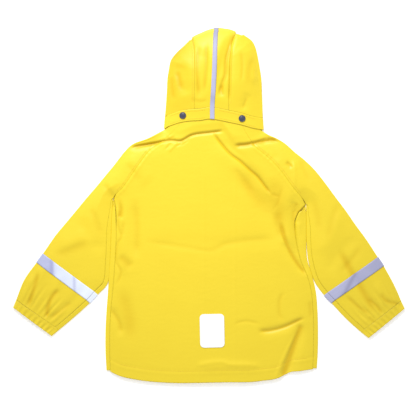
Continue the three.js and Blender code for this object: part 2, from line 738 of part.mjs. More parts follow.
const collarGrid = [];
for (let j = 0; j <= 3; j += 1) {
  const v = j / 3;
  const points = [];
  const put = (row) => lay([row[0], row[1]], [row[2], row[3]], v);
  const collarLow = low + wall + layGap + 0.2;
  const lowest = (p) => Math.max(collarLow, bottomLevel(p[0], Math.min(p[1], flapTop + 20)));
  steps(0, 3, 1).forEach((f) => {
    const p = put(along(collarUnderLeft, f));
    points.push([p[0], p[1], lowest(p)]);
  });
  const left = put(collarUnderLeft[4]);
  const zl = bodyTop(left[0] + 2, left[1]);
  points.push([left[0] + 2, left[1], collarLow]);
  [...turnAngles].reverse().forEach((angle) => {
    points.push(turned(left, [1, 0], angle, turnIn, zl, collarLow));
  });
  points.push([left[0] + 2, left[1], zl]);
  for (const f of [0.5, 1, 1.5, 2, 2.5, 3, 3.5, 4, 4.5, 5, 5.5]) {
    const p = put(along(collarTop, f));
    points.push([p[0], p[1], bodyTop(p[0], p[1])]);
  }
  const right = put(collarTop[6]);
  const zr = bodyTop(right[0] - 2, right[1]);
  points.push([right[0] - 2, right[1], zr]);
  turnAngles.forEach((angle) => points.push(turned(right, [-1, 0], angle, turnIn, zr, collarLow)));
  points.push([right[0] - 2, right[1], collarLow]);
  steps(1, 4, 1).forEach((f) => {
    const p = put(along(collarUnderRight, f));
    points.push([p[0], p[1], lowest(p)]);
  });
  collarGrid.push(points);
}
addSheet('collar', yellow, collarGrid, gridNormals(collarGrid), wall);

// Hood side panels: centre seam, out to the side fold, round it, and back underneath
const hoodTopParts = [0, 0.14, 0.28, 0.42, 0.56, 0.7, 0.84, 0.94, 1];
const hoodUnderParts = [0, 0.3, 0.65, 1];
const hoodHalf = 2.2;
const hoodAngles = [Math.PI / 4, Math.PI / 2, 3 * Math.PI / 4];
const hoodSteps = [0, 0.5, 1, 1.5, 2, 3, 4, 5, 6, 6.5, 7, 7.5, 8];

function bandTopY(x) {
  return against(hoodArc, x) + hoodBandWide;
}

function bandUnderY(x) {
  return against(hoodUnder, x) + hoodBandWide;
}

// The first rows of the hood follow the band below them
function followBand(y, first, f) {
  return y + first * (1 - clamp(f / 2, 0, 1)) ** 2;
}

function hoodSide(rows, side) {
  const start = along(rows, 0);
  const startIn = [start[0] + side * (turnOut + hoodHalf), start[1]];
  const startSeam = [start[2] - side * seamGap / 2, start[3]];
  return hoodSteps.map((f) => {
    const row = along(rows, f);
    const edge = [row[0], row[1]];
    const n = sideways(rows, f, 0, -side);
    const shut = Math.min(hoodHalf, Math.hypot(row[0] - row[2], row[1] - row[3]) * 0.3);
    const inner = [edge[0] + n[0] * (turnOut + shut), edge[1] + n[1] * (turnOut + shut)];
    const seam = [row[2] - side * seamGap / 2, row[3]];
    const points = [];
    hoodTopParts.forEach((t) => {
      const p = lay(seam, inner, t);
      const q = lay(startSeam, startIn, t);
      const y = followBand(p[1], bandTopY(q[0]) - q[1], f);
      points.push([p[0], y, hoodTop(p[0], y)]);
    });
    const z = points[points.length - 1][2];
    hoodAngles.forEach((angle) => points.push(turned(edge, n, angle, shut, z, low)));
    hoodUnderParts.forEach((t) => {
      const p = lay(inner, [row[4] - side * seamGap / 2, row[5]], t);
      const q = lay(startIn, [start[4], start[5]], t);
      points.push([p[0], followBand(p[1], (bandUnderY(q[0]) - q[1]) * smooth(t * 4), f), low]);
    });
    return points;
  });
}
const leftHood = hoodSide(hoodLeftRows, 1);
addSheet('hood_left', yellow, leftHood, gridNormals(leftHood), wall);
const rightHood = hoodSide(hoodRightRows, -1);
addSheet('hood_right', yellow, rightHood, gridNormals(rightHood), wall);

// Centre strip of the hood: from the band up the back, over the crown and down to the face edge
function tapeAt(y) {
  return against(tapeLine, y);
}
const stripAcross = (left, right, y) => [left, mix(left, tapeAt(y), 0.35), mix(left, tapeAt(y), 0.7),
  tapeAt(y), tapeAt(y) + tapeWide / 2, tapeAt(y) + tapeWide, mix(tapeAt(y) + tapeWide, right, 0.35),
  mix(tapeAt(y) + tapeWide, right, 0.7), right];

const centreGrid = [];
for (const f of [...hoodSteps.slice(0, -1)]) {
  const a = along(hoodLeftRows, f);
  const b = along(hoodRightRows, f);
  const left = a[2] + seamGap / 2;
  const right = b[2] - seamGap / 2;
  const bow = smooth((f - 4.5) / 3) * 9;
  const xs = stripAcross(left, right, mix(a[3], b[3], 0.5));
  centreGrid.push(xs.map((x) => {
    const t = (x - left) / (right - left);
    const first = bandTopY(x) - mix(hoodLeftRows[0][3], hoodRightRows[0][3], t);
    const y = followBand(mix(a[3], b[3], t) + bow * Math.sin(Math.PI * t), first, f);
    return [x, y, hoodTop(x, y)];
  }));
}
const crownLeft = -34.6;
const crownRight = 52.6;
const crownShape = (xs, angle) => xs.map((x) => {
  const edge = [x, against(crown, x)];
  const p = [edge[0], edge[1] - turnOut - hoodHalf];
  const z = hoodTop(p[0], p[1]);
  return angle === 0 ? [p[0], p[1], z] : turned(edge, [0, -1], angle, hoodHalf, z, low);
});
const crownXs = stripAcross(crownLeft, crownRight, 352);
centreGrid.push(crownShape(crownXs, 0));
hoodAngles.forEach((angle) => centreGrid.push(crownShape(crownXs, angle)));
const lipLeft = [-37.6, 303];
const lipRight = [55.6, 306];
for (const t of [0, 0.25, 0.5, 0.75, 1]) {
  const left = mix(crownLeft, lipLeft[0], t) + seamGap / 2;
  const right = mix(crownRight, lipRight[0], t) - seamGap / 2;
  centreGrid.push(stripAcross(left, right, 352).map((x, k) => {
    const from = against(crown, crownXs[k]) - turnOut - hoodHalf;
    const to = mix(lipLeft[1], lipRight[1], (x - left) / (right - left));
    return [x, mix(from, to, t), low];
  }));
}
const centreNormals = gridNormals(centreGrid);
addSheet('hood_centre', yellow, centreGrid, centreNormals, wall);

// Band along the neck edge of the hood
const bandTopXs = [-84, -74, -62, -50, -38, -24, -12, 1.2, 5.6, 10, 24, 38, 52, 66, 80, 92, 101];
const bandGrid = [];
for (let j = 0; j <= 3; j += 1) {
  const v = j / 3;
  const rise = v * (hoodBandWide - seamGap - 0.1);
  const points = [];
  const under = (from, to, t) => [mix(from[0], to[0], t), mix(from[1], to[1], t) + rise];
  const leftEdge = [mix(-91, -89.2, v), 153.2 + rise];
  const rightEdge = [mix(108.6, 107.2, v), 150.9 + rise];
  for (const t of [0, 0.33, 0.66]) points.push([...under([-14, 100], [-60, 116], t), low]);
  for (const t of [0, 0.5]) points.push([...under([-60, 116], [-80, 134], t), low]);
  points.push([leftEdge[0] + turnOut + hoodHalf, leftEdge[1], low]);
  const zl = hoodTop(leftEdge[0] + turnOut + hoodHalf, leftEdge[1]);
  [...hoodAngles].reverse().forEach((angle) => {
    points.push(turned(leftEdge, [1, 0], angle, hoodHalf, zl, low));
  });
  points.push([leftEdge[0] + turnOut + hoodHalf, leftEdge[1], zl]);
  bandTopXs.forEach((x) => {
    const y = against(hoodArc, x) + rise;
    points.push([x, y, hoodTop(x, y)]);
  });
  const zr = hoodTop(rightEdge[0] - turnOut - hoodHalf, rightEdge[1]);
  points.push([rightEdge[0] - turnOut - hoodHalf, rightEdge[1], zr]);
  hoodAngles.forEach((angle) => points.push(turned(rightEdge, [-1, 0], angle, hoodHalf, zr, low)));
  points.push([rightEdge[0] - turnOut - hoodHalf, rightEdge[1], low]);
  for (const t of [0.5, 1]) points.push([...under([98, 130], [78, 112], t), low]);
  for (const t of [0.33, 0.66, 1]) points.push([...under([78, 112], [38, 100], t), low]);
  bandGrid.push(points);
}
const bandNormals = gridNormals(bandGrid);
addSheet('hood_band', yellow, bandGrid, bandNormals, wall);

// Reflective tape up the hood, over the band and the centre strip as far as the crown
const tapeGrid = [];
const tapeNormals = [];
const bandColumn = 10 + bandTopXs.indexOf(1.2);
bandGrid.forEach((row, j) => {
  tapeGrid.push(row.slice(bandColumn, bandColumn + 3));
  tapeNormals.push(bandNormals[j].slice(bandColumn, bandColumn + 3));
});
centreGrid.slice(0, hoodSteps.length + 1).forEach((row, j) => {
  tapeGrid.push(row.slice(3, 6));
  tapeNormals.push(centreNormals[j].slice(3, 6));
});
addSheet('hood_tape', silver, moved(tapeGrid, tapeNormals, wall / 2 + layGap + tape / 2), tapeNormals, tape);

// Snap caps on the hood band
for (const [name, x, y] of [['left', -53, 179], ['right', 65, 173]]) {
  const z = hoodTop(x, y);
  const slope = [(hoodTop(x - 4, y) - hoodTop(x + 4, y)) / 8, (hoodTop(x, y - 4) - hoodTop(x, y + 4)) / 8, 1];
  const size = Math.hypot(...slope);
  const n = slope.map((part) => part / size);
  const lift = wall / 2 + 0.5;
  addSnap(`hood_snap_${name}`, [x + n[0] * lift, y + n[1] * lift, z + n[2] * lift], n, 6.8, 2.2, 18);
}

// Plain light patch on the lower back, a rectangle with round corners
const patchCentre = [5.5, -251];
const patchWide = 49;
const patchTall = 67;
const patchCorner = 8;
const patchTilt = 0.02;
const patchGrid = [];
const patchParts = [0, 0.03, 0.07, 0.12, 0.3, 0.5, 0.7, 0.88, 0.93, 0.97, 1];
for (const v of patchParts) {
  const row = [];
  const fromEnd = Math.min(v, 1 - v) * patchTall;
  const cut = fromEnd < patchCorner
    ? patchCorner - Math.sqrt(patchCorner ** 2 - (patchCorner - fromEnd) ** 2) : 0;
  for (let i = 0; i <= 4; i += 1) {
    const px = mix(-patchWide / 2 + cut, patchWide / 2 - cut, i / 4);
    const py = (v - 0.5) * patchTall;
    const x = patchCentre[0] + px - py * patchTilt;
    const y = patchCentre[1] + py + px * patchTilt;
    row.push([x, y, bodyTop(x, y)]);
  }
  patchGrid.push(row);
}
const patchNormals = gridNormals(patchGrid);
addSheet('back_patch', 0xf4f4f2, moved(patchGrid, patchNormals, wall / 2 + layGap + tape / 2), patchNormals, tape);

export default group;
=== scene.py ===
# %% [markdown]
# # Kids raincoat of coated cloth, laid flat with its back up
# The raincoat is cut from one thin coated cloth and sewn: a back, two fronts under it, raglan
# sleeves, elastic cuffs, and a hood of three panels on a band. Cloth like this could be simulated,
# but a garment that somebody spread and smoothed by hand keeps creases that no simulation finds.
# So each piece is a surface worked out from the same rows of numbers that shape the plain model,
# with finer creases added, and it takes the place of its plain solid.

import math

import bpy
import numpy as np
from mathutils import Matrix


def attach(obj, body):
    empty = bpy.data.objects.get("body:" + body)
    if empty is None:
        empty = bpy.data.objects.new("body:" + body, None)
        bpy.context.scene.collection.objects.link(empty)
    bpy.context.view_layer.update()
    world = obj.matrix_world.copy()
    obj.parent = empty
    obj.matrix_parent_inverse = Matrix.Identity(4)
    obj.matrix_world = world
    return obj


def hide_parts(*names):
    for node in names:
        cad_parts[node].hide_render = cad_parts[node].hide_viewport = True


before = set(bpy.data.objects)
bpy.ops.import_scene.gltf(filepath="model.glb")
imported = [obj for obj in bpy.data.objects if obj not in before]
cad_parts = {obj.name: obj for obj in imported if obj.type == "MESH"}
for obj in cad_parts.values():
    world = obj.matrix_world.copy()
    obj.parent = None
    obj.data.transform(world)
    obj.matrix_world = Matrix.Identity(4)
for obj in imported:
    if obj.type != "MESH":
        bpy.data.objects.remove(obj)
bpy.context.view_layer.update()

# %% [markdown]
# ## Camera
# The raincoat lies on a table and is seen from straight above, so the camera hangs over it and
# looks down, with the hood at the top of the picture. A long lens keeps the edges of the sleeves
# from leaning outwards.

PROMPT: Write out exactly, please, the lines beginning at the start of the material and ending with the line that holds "6.5, 7, 7.5, 8];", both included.

TASK SOLUTION:
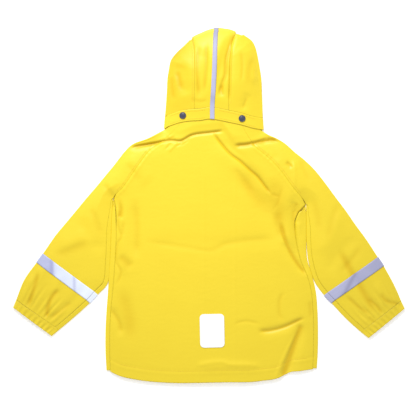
Continue the three.js and Blender code for this object: part 2, from line 738 of part.mjs. More parts follow.
const collarGrid = [];
for (let j = 0; j <= 3; j += 1) {
  const v = j / 3;
  const points = [];
  const put = (row) => lay([row[0], row[1]], [row[2], row[3]], v);
  const collarLow = low + wall + layGap + 0.2;
  const lowest = (p) => Math.max(collarLow, bottomLevel(p[0], Math.min(p[1], flapTop + 20)));
  steps(0, 3, 1).forEach((f) => {
    const p = put(along(collarUnderLeft, f));
    points.push([p[0], p[1], lowest(p)]);
  });
  const left = put(collarUnderLeft[4]);
  const zl = bodyTop(left[0] + 2, left[1]);
  points.push([left[0] + 2, left[1], collarLow]);
  [...turnAngles].reverse().forEach((angle) => {
    points.push(turned(left, [1, 0], angle, turnIn, zl, collarLow));
  });
  points.push([left[0] + 2, left[1], zl]);
  for (const f of [0.5, 1, 1.5, 2, 2.5, 3, 3.5, 4, 4.5, 5, 5.5]) {
    const p = put(along(collarTop, f));
    points.push([p[0], p[1], bodyTop(p[0], p[1])]);
  }
  const right = put(collarTop[6]);
  const zr = bodyTop(right[0] - 2, right[1]);
  points.push([right[0] - 2, right[1], zr]);
  turnAngles.forEach((angle) => points.push(turned(right, [-1, 0], angle, turnIn, zr, collarLow)));
  points.push([right[0] - 2, right[1], collarLow]);
  steps(1, 4, 1).forEach((f) => {
    const p = put(along(collarUnderRight, f));
    points.push([p[0], p[1], lowest(p)]);
  });
  collarGrid.push(points);
}
addSheet('collar', yellow, collarGrid, gridNormals(collarGrid), wall);

// Hood side panels: centre seam, out to the side fold, round it, and back underneath
const hoodTopParts = [0, 0.14, 0.28, 0.42, 0.56, 0.7, 0.84, 0.94, 1];
const hoodUnderParts = [0, 0.3, 0.65, 1];
const hoodHalf = 2.2;
const hoodAngles = [Math.PI / 4, Math.PI / 2, 3 * Math.PI / 4];
const hoodSteps = [0, 0.5, 1, 1.5, 2, 3, 4, 5, 6, 6.5, 7, 7.5, 8];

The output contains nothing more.